The J7, an organization of major Jewish organizations in the world’s largest Diaspora communities including Canada formed to fight antisemitism, said the court’s provisional measures will be misconstrued by some who will assume that Israel is committing acts of genocide.

Rather than recognizing Israeli efforts to minimize civilian casualties—as per its obligations under international humanitarian law, by which it fully abides, the ICJ has sent a confusing and convoluted message that grants legitimacy to Hamas, an actual genocidal group, whose founding charter calls for anti-Jewish violence and other forms of antisemitism and extremism,” the group said in a statement.

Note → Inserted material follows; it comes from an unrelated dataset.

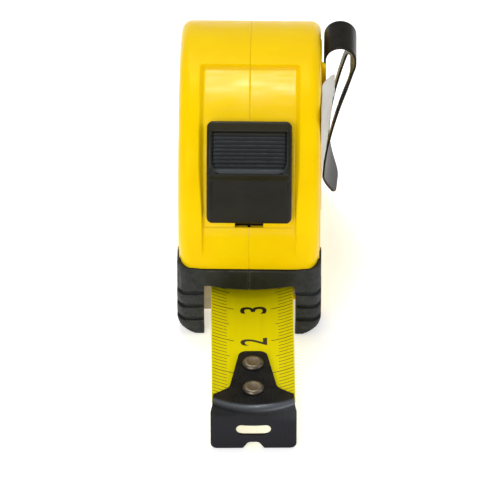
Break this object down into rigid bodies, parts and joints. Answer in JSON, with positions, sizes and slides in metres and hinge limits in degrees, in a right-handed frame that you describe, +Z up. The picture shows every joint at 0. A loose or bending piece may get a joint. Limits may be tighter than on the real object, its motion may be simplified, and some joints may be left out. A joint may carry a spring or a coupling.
{
  "type": "tape measure",
  "caption": "Pocket tape measure with a two-part case, rubber mouth bumper, thumb lock, sprung reel, bowed steel blade with a sliding end hook, and a sprung belt clip.",
  "frame": {"origin": "middle of the flat base, on the seam between the case halves", "axes": "+Z up from the base, -Y out of the mouth along the blade, +X towards the belt clip"},
  "size_m": [0.0338, 0.0861, 0.05],
  "materials": {
    "case_yellow": "smooth moulded, semi gloss",
    "bumper_rubber": "fine matt texture",
    "stop_ivory": "plain moulded",
    "lock_black": "satin moulded, ribbed",
    "lock_inner": "plain moulded",
    "leaf_steel": "bright spring steel",
    "blade_yellow": "yellow enamel, clear coated",
    "hook_black": "black oxide, worn at the edges",
    "rivet_metal": "plated, dull",
    "reel_plastic": "plain moulded",
    "spring_blue": "blued spring steel",
    "arbor_steel": "turned",
    "washer_white": "plain",
    "clip_black": "black, semi gloss",
    "screw_steel": "zinc plated",
    "label_paper": "matt, blank"
  },
  "bodies": {
    "case": {"case_left": "case_yellow", "case_right": "case_yellow", "bumper_left": "bumper_rubber", "bumper_right": "bumper_rubber", "hook_stop": "stop_ivory", "lock_spring": "leaf_steel", "blade_feed": "blade_yellow", "spring_arbor": "arbor_steel", "reel_washer_left": "washer_white", "reel_washer_right": "washer_white", "belt_clip": "clip_black", "side_label": "label_paper", "case_screw_1": "screw_steel", "case_screw_2": "screw_steel", "case_screw_3": "screw_steel", "case_screw_4": "screw_steel", "clip_screw": "screw_steel"},
    "lock": {"thumb_lock": "lock_black", "lock_tongue": "lock_inner"},
    "blade": {"blade_tip": "blade_yellow", "rivet_front": "rivet_metal", "rivet_rear": "rivet_metal"},
    "hook": {"end_hook": "hook_black"},
    "reel": {"reel_drum": "reel_plastic", "reel_cover": "reel_plastic", "blade_coil": "blade_yellow", "power_spring": "spring_blue"},
    "clip": {"clip_leg": "clip_black"}
  },
  "joints": [
    {"name": "blade_retract", "type": "slide", "parent": "case", "child": "blade", "axis": [-0.0225, 0.9997, 0], "range_m": [0, 0.0408]},
    {"name": "reel_spin", "type": "hinge", "parent": "case", "child": "reel", "pos_m": [0, 0, 0.029], "axis": [1, 0, 0], "range_deg": [0, 140]},
    {"name": "hook_float", "type": "slide", "parent": "blade", "child": "hook", "axis": [0.0225, -0.9997, 0], "range_m": [0, 0.0009]},
    {"name": "lock_slide", "type": "hinge", "parent": "case", "child": "lock", "pos_m": [0, 0, 0.025], "axis": [-1, 0, 0], "range_deg": [0, 15]},
    {"name": "clip_spring", "type": "hinge", "parent": "case", "child": "clip", "pos_m": [0.0198, 0.0064, 0.0446], "axis": [0, -1, 0], "range_deg": [0, 6], "stiffness_Nm_per_rad": 1.5}
  ],
  "couplings": [
    {"joint": "reel_spin", "follows": "blade_retract", "rad_per_m": 59.5}
  ]
}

“Opponents of Israel are shamelessly politicizing the Genocide Convention, making a mockery of actual genocides, past, present and future. It is part of a broader, morally obscene anti-Israel campaign, led by South Africa, with the backing of the Iranian regime and other governments hostile to the Jewish state,” the group said.

B’nai Brith Canada said in a statement that the provisional decision could have “negative ramifications” for Canadian Jewry.

“Today’s ruling, which brings into question the legitimacy of Israel’s present actions in Gaza, will only intensify the anti-Israel demonstrations routinely occurring across the country,” Richard Robertson, B’nai Brith Canada’s director of research and advocacy said in a statement. “That is why this is a nightmare scenario for Canadian Jews, as past protests have led to increased incitement against the Jewish community.”